— START OF SUPPLIED DATA —

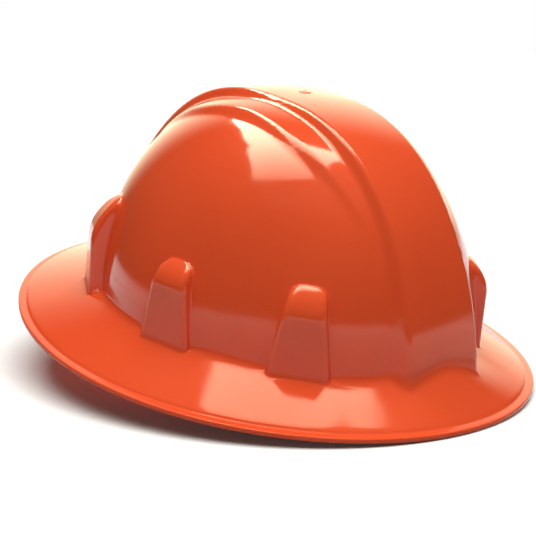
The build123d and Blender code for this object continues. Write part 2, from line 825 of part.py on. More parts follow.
# Pinion with its shaft and square drive
with BuildPart() as pinion:
    with BuildSketch(Plane.YZ.offset(rack_front - rack_thick - gear_overlap)):
        with Locations((0, pinion_level)):
            Circle(pitch_radius - tooth_dedendum)
        for tooth in range(gear_teeth):
            with Locations(Location((0, pinion_level, 0), (0, 0, 90 + 360 / gear_teeth * tooth))):
                Polygon(
                    (pitch_radius - 1.3 * tooth_dedendum, -tooth_root_half),
                    (pitch_radius, -tooth_pitch_half),
                    (pitch_radius + tooth_addendum, -tooth_tip_half),
                    (pitch_radius + tooth_addendum, tooth_tip_half),
                    (pitch_radius, tooth_pitch_half),
                    (pitch_radius - 1.3 * tooth_dedendum, tooth_root_half),
                    align=None,
                )
    extrude(amount=rack_thick + 2 * gear_overlap)
    shaft_back = housing_back - cover_thick - collar_height - fit_gap
    with BuildSketch(Plane.YZ.offset(shaft_back)):
        with Locations((0, pinion_level)):
            Circle(shaft_radius)
    extrude(amount=housing_front - housing_wall + bearing_depth - running_gap - shaft_back)
    with BuildSketch(Plane.YZ.offset(shaft_back - drive_length)):
        with Locations((0, pinion_level)):
            Rectangle(drive_width, drive_width)
    extrude(amount=drive_length)
    with BuildSketch(Plane.YZ.offset(shaft_back - drive_length)):
        with Locations((0, pinion_level)):
            Circle(screw_radius + running_gap)
    extrude(amount=screw_length, mode=Mode.SUBTRACT)
finish(pinion, "pinion")

# Knob: a ribbed cup over the detent ring, with teeth inside its skirt
knob_back = shaft_back - drive_length
knob_mouth = housing_back - cover_thick - knob_gap
with BuildPart() as knob:
    with BuildSketch(Plane.YZ.offset(knob_back)):
        with Locations((0, pinion_level)):
            Circle(knob_radius)
    extrude(amount=knob_mouth - knob_back)
    fillet(knob.edges().sort_by(Axis.X)[0], knob_round)
    with BuildSketch(Plane.YZ.offset(knob_back)):
        with Locations((0, pinion_level)):
            with PolarLocations(knob_radius + 0.45 * knob_flute, knob_flutes):
                Circle(knob_flute)
    extrude(amount=knob_mouth - knob_back, mode=Mode.SUBTRACT)
    with BuildSketch(Plane.YZ.offset(shaft_back)):
        with Locations((0, pinion_level)):
            Circle(knob_inner)
    extrude(amount=knob_mouth - shaft_back, mode=Mode.SUBTRACT)
    with BuildSketch(Plane.YZ.offset(shaft_back)):
        with Locations((0, pinion_level)):
            with PolarLocations(knob_inner, detent_teeth):
                RegularPolygon(detent_tooth, 3, rotation=180)
            Circle(knob_inner + knob_wall / 2)
            Circle(knob_inner, mode=Mode.SUBTRACT)
    extrude(amount=knob_mouth - shaft_back)
    with BuildSketch(Plane.YZ.offset(knob_back)):
        with Locations((0, pinion_level)):
            Rectangle(drive_width + 2 * running_gap, drive_width + 2 * running_gap)
    extrude(amount=drive_length, mode=Mode.SUBTRACT)
finish(knob, "knob")

# Screws: one holds the knob on the shaft, two hold the cover
def screw(back, across):
    """Pan head screw along X, its head's underside at a place along X."""
    with BuildPart() as body:
        with BuildSketch(Plane.YZ.offset(back)):
            with Locations((across, pinion_level)):
                Circle(screw_radius)
        extrude(amount=screw_length - fit_gap)
        with BuildSketch(Plane.YZ.offset(back - screw_head)):
            with Locations((across, pinion_level)):
                Circle(screw_head_radius)
        extrude(amount=screw_head)
        fillet(body.edges().sort_by(Axis.X)[0], screw_head / 2)
    return body.part


knob_screw_body = screw(knob_back - running_gap, 0)
with BuildPart() as knob_screw:
    add(knob_screw_body)
finish(knob_screw, "knob_screw")

cover_screw_bodies = [screw(housing_back - cover_thick - running_gap, side * screw_place) for side in (1, -1)]
with BuildPart() as cover_screws:
    add(cover_screw_bodies)
finish(cover_screws, "cover_screws")

# Nape pad, a small crowned cushion on the front of the housing
with BuildPart() as nape_pad:
    with BuildSketch(Plane.YZ.offset(housing_front + soft_gap)):
        with Locations((0, (nape_pad_low + nape_pad_high) / 2)):
            RectangleRounded(nape_pad_width, nape_pad_high - nape_pad_low, nape_pad_corner)
    extrude(amount=nape_pad_thick)
    front = nape_pad.faces().sort_by(Axis.X)[-1]
    fillet(front.edges(), 0.6 * nape_pad_thick)
finish(nape_pad, "nape_pad")
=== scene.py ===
from math import atan2, cos, hypot, pi, radians, sin, sqrt, tan

import bmesh
import bpy
import numpy as np
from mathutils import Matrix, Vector


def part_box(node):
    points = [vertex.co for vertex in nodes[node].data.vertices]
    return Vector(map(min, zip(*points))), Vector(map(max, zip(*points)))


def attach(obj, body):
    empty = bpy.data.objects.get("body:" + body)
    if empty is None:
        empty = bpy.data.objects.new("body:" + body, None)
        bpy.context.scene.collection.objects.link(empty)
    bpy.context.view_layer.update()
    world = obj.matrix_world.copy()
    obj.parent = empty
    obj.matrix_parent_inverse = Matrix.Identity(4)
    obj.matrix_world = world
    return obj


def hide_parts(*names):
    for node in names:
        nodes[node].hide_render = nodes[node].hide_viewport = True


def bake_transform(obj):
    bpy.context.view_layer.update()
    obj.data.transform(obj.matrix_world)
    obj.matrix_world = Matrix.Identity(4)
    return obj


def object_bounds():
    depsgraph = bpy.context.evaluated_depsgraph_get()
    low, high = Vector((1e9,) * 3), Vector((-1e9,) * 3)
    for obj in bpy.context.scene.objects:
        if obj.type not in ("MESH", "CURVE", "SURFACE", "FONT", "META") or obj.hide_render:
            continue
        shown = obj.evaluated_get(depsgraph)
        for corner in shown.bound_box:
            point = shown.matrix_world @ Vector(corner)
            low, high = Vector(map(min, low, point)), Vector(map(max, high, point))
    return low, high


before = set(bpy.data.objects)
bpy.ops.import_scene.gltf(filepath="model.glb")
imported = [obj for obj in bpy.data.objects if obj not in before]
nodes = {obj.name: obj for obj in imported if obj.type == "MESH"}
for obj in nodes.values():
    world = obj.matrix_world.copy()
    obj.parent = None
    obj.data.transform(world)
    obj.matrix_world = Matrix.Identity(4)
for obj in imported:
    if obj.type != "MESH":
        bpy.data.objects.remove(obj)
cad_box = [list(corner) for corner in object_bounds()]

# Sizes of the hat, in millimetres in its own level frame: +X forward, +Y to the wearer's left, +Z up
MM = 0.001
rim_length, rim_width, rim_sag = 320.0, 266.0, 5.0
nape_drop, nape_back = 41.2, 95.0
crown_forward, crown_front, crown_rear = 8.0, 122.0, 126.0
crown_width, crown_height, skirt_height, wall = 194.0, 131.0, 17.0, 2.4
plan_power, dome_rise_power, dome_reach_power = 1.78, 1.8, 2.36
ridge_height, ridge_front, ridge_rear = 133.2, 124.5, 130.0
ridge_rise_power, ridge_reach_power = 1.5, 2.5
plateau_half, plateau_base_half, plateau_crown = 23.0, 27.0, 1.2
ledge_half, ledge_lift, ledge_lift_power, riser_run = 39.5, 2.6, 1.4, 2.2
flare_start, flare_run = radians(40), radians(50)
ledge_draw_start, ledge_draw_run, ledge_draw_share = radians(12), radians(40), 0.55
ledge_fade_start, ledge_fade_run = radians(22), radians(35)
root_side, root_front, root_arch, root_radius = 16.5, 25.0, radians(30), 3.4
bead_inset, bead_rise, bead_step = 5.4, 4.2, 0.55
lip_height, lip_width, lip_round = 2.6, 2.4, 0.7
pocket_places = {"front": 94.0, "middle": 28.0, "rear": -60.0}
pocket_width, pocket_height, pocket_taper = 32.0, 50.0, radians(9.5)
pocket_corner, pocket_edge = 6.0, 3.0
keeper_thick, keeper_height = 2.0, 30.0
pocket_crease, pocket_root = 1.1, 0.9
least_stand, edge_share, crease_share = 0.4, 0.5, 0.3
face_offsets, dome_offsets = (-pocket_corner, -4.4, -3.2), (2.0, 3.2, 5.0, 7.2, 9.6)
edge_steps, wall_shares, crease_steps = 4, (0.33, 0.67), 3
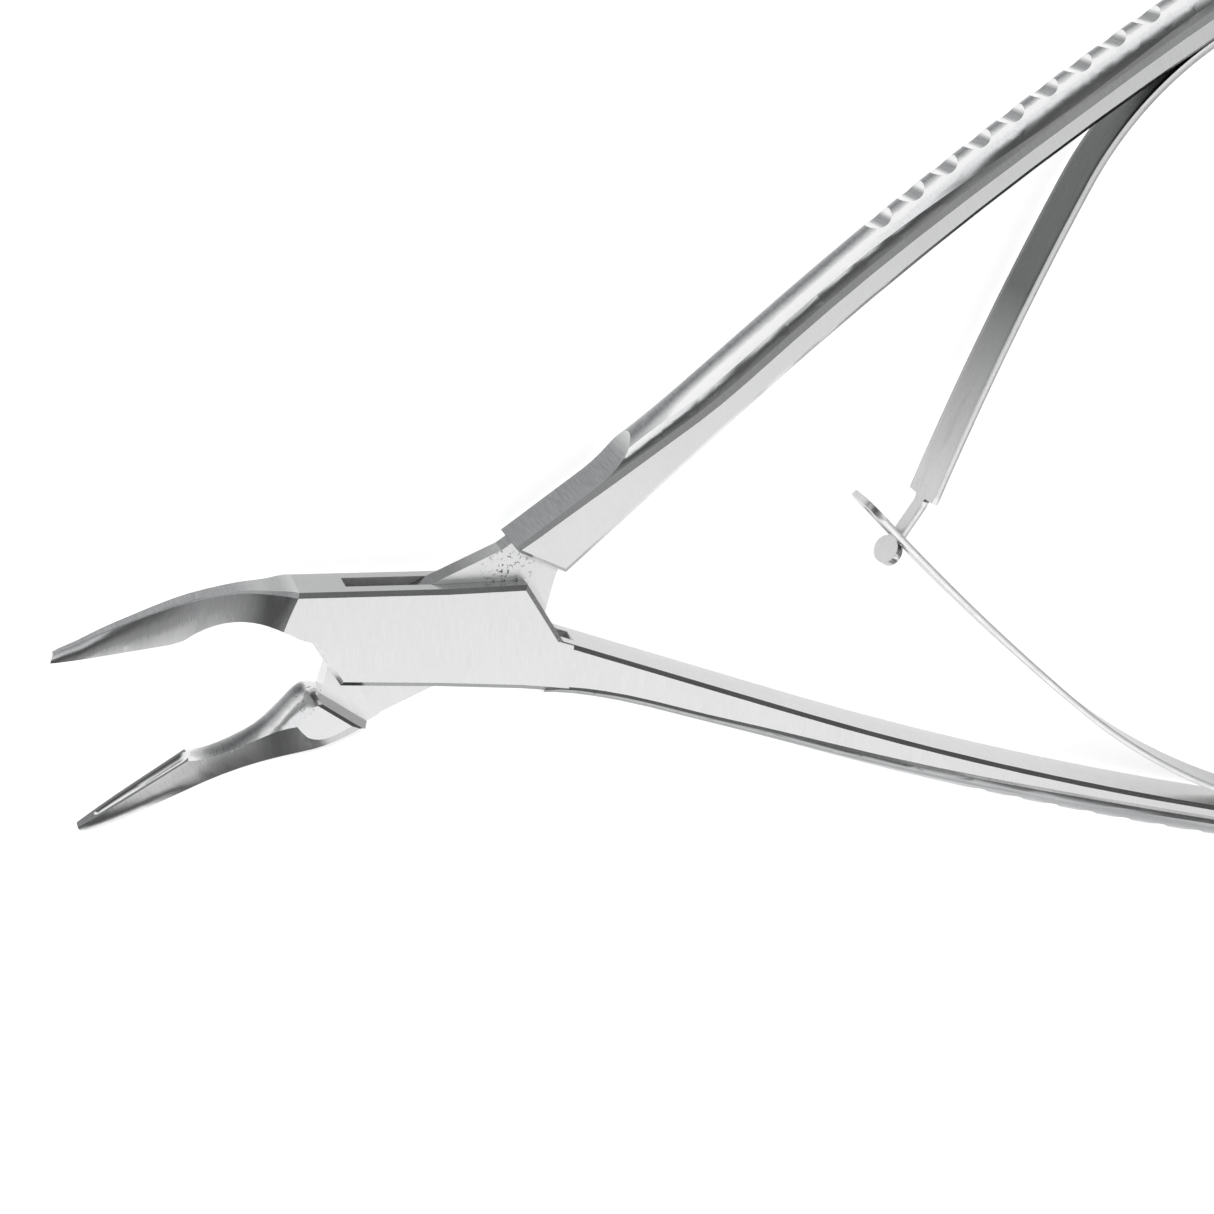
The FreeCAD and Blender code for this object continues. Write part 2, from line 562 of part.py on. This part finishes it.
def leaf_screw():
    """Slotted screw: its head bears on the leaf, its shank is in the handle."""
    place, along, back = handle_path(SCREW_PLACE)
    seat = place + UP * MID - back * LEAF_THICKNESS
    top = seat - back * SCREW_HEAD_HEIGHT
    head = Part.makeCylinder(SCREW_HEAD_RADIUS, SCREW_HEAD_HEIGHT, top, back)
    head = head.makeChamfer(SCREW_HEAD_BEVEL, [edge for edge in head.Edges
                                               if (edge.CenterOfMass - top).Length < SMALL])
    shank = Part.makeCylinder(SCREW_SHANK_RADIUS, SCREW_DEPTH + LEAF_THICKNESS, seat, back)
    slot_reach = SCREW_HEAD_RADIUS + OVERRUN
    slot = Part.makeBox(2 * slot_reach, SCREW_SLOT, SCREW_HEAD_HEIGHT,
                        Vector(-slot_reach, -SCREW_SLOT / 2, 0))
    slot.Placement = FreeCAD.Placement(top - back * (SCREW_HEAD_HEIGHT / 2),
                                       FreeCAD.Rotation(UP, along, back, "ZXY"))
    return head.fuse(shank).cut(slot).removeSplitter()


def on_box_half(shape):
    return shape.mirror(PIVOT, Vector(0, 1, 0))


def on_tongue_half(shape):
    turned = shape.copy()
    turned.rotate(PIVOT, UP, OPEN_ANGLE)
    return turned


def nodes():
    return {
        "box_half": box_half(),
        "tongue_half": on_tongue_half(tongue_half()),
        "pivot_pin": pivot_pin(),
        "eyed_leaf_foot": on_box_half(leaf_foot(EYED_LEAF)),
        "eyed_leaf_blade": on_box_half(eyed_blade()),
        "box_leaf_screw": on_box_half(leaf_screw()),
        "headed_leaf_foot": on_tongue_half(leaf_foot(HEADED_LEAF)),
        "headed_leaf_blade": on_tongue_half(headed_blade()),
        "tongue_leaf_screw": on_tongue_half(leaf_screw()),
    }


def main():
    os.makedirs("parts", exist_ok=True)
    for name, shape in nodes().items():
        box = shape.BoundBox
        print(name, shape.isValid(), len(shape.Solids), round(shape.Volume, 2),
              [round(value, 2) for value in (box.XMin, box.XMax, box.YMin, box.YMax, box.ZMin, box.ZMax)])
        shape.exportStep("parts/%s.step" % name)
    eyed_hinge = on_box_half(Part.Vertex(leaf_root(EYED_LEAF, LEAF_HINGE)[0])).Point
    headed_hinge = on_tongue_half(Part.Vertex(leaf_root(HEADED_LEAF, LEAF_HINGE)[0])).Point
    for name, point in (("eyed", eyed_hinge), ("headed", headed_hinge)):
        print(name, "leaf bends about", round(point.x, 3), round(point.y, 3))


main()
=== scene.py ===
import math

import bmesh
import bpy
from mathutils import Matrix, Vector


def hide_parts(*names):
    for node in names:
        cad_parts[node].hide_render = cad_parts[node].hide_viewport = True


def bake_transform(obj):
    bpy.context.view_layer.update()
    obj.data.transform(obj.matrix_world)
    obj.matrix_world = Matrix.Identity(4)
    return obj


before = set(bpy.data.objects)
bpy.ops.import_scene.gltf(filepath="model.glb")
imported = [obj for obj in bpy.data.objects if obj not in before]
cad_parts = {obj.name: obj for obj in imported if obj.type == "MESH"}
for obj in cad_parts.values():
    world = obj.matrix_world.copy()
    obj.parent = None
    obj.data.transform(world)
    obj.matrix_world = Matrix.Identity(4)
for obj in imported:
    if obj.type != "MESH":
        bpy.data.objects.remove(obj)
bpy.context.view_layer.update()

MM = 0.001
MID = 3.5                   # middle of the tool's thickness
OPEN_ANGLE = math.radians(26.2)

# The handle's inner face, and the leaves that leave it, in millimetres and in each half's own frame.
HANDLE_START = Vector((14.5, 0.9))
HANDLE_SLOPE = math.radians(17.2)
HANDLE_STRAIGHT = 18.0
HANDLE_RADIUS = 340.0
LEAF_THICKNESS = 0.55
LEAF_WIDTH = 6.4
LEAF_END = 88.0             # along the handle's inner face
# Each leaf as (where it leaves the handle, first arc's radius, first arc's turn in degrees, second
# arc's radius, length off the handle).
EYED_LEAF = (71.3, 54.0, 30.4, 230.0, 55.9)
HEADED_LEAF = (69.3, 32.5, 29.5, 310.0, 46.5)
TIP_CORNER = 2.2
EYE_LENGTH = 6.0
EYE_WIDTH = 2.9
EYE_FROM_TIP = 4.1
NECK_LENGTH = 4.28
NECK_WIDTH = 2.1
NECK_BEND = math.radians(-12.0)
NECK_BEND_RADIUS = 2.0
NECK_FILLET = 0.4
HEAD_ALONG = 1.25           # half axes of the oval head
HEAD_ACROSS = 2.65
BEND_FROM = -1.0            # the stretch of each leaf, off the handle, that bends
BEND_TO = 17.0
PLAIN_STATIONS = 90         # steps along the plain stretch of a leaf
ROWS_ACROSS = 4             # steps from a leaf's middle to its edge
EDGE_EASE = 0.07

# Painted shade on faces of the two halves, standing for the dark reflections and shadow they show:
# (direction they look in, least and full agreement with it, largest X in metres, tone).
TOP_SIDE_PAINTED_SHADE = ((-0.3, 0.954, 0.0), 0.62, 0.82, 0.010, (0.068, 0.073, 0.080, 1))
LOW_SIDE_PAINTED_SHADE = ((0.0, -1.0, 0.0), 0.50, 0.68, 0.200, (0.26, 0.265, 0.27, 1))
INNER_FACE_PAINTED_SHADE = ((0.296, 0.955, 0.0), 0.90, 0.99, 0.200, (0.52, 0.525, 0.515, 1))
HANDLE_BACK_PAINTED_SHADE = ((-0.682, 0.731, 0.0), 0.90, 0.985, 0.200, (0.088, 0.094, 0.10, 1))
SLOT_SIDE_PAINTED_SHADOW = ((-0.4415, 0.897, 0.0), 0.93, 0.99, 0.002, (0.018, 0.020, 0.023, 1))
PAINTED_SHADE_FADE = 0.006           # metres past the largest X over which a painted shade fades
# Pitted spots as (x, y, radius), in millimetres.
PITTED_SPOTS = ((6.8, 6.0, 2.7), (-10.5, -4.6, 1.6))

# The camera, in millimetres.
CAMERA_PLACE = (-50.266, 77.773, 286.618)
CAMERA_FORWARD = (0.21991, -0.25170, -0.94249)
CAMERA_UP = (0.01141, 0.96674, -0.25551)
CAMERA_LENS = 104.7

# The room's brightness against a direction's height, which is its Z and a share of its X.
ROOM_LEAN = 0.35
ROOM_LEVELS = ((0.0, 1.0), (0.08, 1.0), (0.30, 0.10), (0.50, 0.07), (0.66, 0.16), (0.85, 0.30),
               (1.0, 0.35))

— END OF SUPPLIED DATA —

* **THE EXERCISE**: Above are the entries. Output exactly the lines beginning with the line that has "cover_screw_bodies = [screw(housing_back" and ending with the line that has "low, high = Vector((1e9,)".

* **RESPONSE**:
cover_screw_bodies = [screw(housing_back - cover_thick - running_gap, side * screw_place) for side in (1, -1)]
with BuildPart() as cover_screws:
    add(cover_screw_bodies)
finish(cover_screws, "cover_screws")

# Nape pad, a small crowned cushion on the front of the housing
with BuildPart() as nape_pad:
    with BuildSketch(Plane.YZ.offset(housing_front + soft_gap)):
        with Locations((0, (nape_pad_low + nape_pad_high) / 2)):
            RectangleRounded(nape_pad_width, nape_pad_high - nape_pad_low, nape_pad_corner)
    extrude(amount=nape_pad_thick)
    front = nape_pad.faces().sort_by(Axis.X)[-1]
    fillet(front.edges(), 0.6 * nape_pad_thick)
finish(nape_pad, "nape_pad")
=== scene.py ===
from math import atan2, cos, hypot, pi, radians, sin, sqrt, tan

import bmesh
import bpy
import numpy as np
from mathutils import Matrix, Vector


def part_box(node):
    points = [vertex.co for vertex in nodes[node].data.vertices]
    return Vector(map(min, zip(*points))), Vector(map(max, zip(*points)))


def attach(obj, body):
    empty = bpy.data.objects.get("body:" + body)
    if empty is None:
        empty = bpy.data.objects.new("body:" + body, None)
        bpy.context.scene.collection.objects.link(empty)
    bpy.context.view_layer.update()
    world = obj.matrix_world.copy()
    obj.parent = empty
    obj.matrix_parent_inverse = Matrix.Identity(4)
    obj.matrix_world = world
    return obj


def hide_parts(*names):
    for node in names:
        nodes[node].hide_render = nodes[node].hide_viewport = True


def bake_transform(obj):
    bpy.context.view_layer.update()
    obj.data.transform(obj.matrix_world)
    obj.matrix_world = Matrix.Identity(4)
    return obj


def object_bounds():
    depsgraph = bpy.context.evaluated_depsgraph_get()
    low, high = Vector((1e9,) * 3), Vector((-1e9,) * 3)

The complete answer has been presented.